The mineral-rich nation is proposing to create an expert group to “identify options for international instruments, including global and legally-binding instruments, for coordinated global action on the environmentally sound management of minerals and metals through [their] full lifecyle”.

Colombia hopes this will eventually lead to an agreement on the need for an international treaty to define mandatory rules and standards that would make mineral value chains more transparent and accountable.

The proposal was set out in a draft resolution submitted to the UN Environment Assembly (UNEA) earlier this week and seen by Climate Home News. UNEA, which is constituted of all UN member states, is the world’s top decision-making body for matters relating to the environment. The assembly’s seventh session will meet in Kenya in December to vote on countries’ proposals.

    Soaring demand for the minerals used to manufacture clean energy technologies and electric vehicles, as well as in the digital, construction and defence industries have led to growing environmental destruction, human rights violations and social conflict.

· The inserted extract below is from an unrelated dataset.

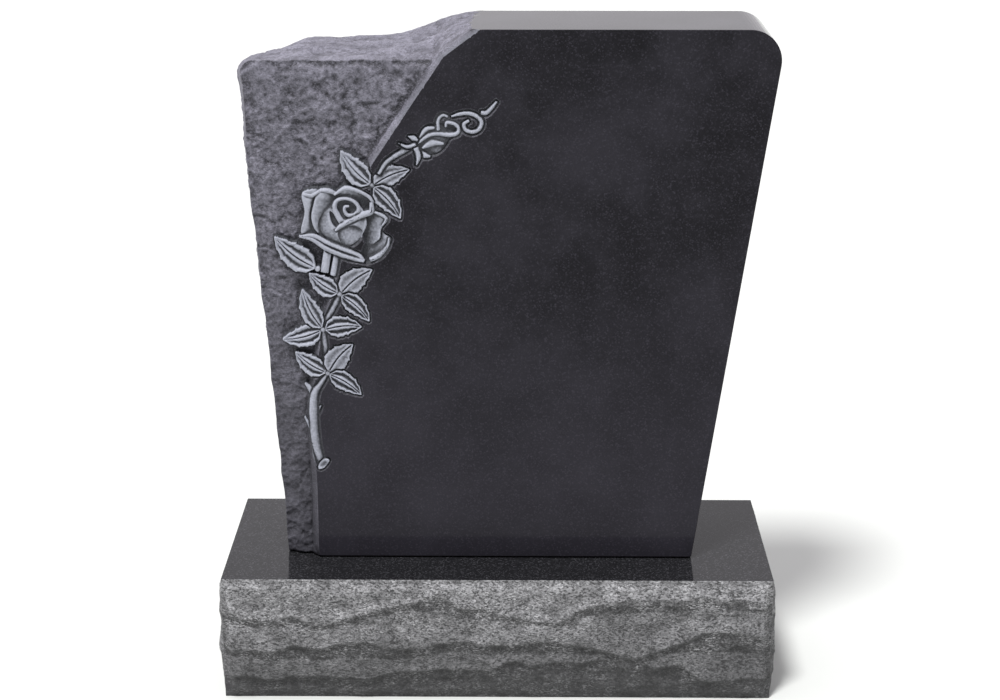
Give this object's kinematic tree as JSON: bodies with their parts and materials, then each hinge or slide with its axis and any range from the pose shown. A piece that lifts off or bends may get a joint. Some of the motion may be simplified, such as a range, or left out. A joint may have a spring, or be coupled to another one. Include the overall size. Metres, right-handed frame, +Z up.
{
  "type": "granite monument",
  "caption": "Upright granite memorial: leaning tablet with a polished panel, rock-pitched left part and carved rose branch, on a rock-pitched base.",
  "frame": {"origin": "centre of the base's underside", "axes": "+Z up, -Y towards the carved and polished front, +X to the viewer's right"},
  "size_m": [0.9359, 0.3929, 1.11],
  "materials": {
    "base_granite": "rock-pitched grey granite on the sides, polished dark on top",
    "setting_compound": "matte black setting bed",
    "tablet_granite": "polished blue-black granite, light grey where carved or pitched"
  },
  "bodies": {
    "root": {"base": "base_granite", "setting_bed": "setting_compound", "tablet": "tablet_granite"}
  },
  "joints": []
}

    Colombia argues there is an “urgent need” to strengthen global cooperation and governance to reduce the risks to people and the planet.

    Options for a global minerals agreement

    The proposal is among a flurry of initiatives to strength global mineral governance at a time when booming demand is putting pressure on new mining projects.

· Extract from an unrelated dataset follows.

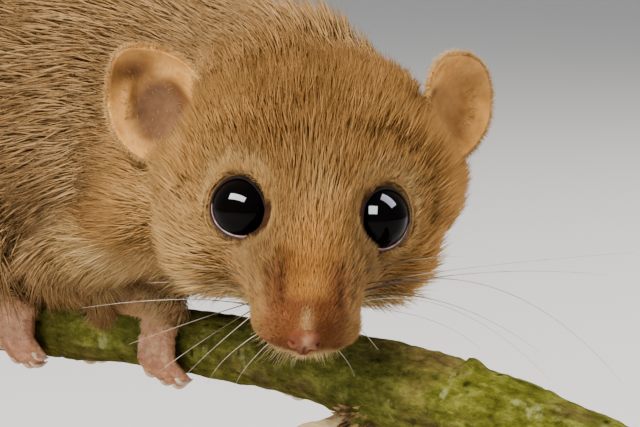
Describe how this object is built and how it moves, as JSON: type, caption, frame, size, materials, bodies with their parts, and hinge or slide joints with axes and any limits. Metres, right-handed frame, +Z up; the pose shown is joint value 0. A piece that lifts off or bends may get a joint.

    Colombia, which produces emeralds, gold, platinum and silver for exports, first proposed the idea for a binding international agreement on minerals traceability and accountability on the sidelines of the UN biodiversity talks it hosted in October 2024.

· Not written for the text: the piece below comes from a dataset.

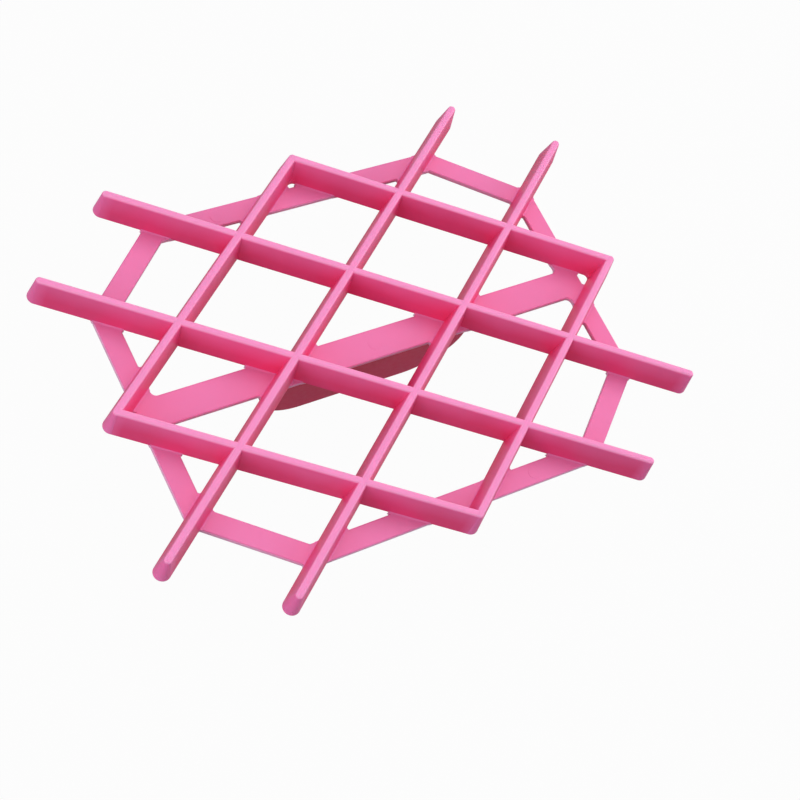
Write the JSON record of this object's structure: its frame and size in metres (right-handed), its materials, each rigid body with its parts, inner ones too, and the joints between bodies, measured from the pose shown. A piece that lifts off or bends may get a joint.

    Since then, the South American nation has been quietly trying to drum up support for the idea, especially among African and European nations.

    Its draft resolution to UNEA7 contains very few details, leaving it open for countries to discuss what kind of global instrument would be best suited to make mineral supply chains more transparent and sustainable.

    Does the world need a global treaty on energy transition minerals?

    Colombia says it wants the expert group to build on other UN initiatives, including a UN Panel on Critical Energy Transition Minerals, which set out seven principles to ensure the mining, processing and recycling of energy transition minerals are done responsibly and benefit everyone.

    The group would include technical experts and representatives from international and regional conventions, major country groupings as well as relevant stakeholders.

    It would examine the feasibility and effectiveness of different options for a global agreement, consider their costs and identify measures to support countries to implement what is agreed.

    The resolution also calls for one or two meetings for member states to discuss the idea before the UNEA8 session planned in late 2027, when countries would decide on a way forward.

    No time to lose for treaty negotiations

    Colombia’s efforts to advance global talks on mineral supply chains have been welcomed by resource experts and campaigners. But not everyone agrees on the best strategy to move the discussion forward at a time when multilateralism is coming under attack.

    Johanna Sydow, a resource policy expert who heads the international environmental policy division of the Heinrich-Böll Foundation, said she had hoped that the resolution would explicitly call for negotiations to begin on an international minerals treaty.

    “Treaty negotiations take a long time. If you don’t even start with it now, it will take even longer. I don’t see how in two or three years it will be easier to come to an agreement,” she told Climate Home.

      Despite the geopolitical challenges, “we need joint rules to prevent a huge race to the bottom for [mineral] standards”. That could start with a group of countries coming together and starting to enforce joint standards for mining, processing and recycling minerals, she said.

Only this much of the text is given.